Just Work? Migrant Workers’ Struggles Today :This offers a vast range of original, grass-roots perspectives on global migrant labour organising in the twenty-first century. An important book that shows how the power of organised labour – precisely because of the potential of mass movements to disrupt entrenched habits – can help solve complex societal issues.
From diverse worker’s organisations in South Africa to migrant worker resistance in the Gulf, from forest workers in the Czech Republic to domestic workers’ structures in Hong Kong, the book brings together a wealth of lived experiences and hidden struggles for the first time.
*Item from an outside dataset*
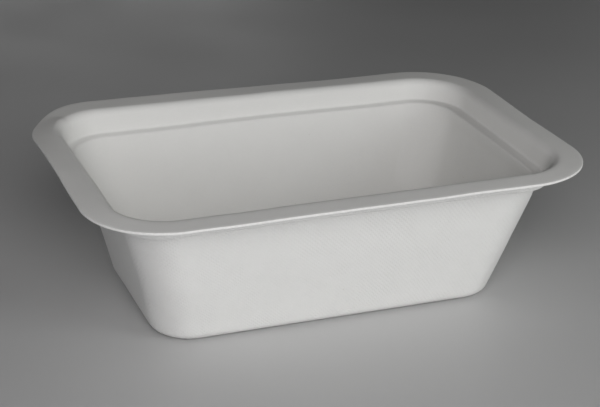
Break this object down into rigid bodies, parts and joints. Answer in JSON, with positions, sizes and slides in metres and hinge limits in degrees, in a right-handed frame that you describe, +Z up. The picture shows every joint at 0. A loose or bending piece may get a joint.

Birthright? Travelogue of an American Rebel in Israel / Palestine: In 2013, author-activist Nani Ferreira-Mathews participated in a popular free ten-day “birthright” tour of Israel offered by the Taglit-Birthright organization in an effort to explore and reconnect with her Jewish heritage. This day-to-day account of the daily programs, activities, and dating games—as well as the tour guides’ stubborn refusal to discuss or even acknowledge Israeli occupation of Palestinian territories—reveals an agenda animated by racism, heterosexism, colonialism, and militaristic nationalism.
Drawing upon her experience as a person of both indigenous Hawaiian and Jewish heritage, Ferreira-Mathews interrogates the meaning of “birthright” within a settler-colonialist nation, where national identity is so fundamentally entangled with the systematic displacement of native peoples.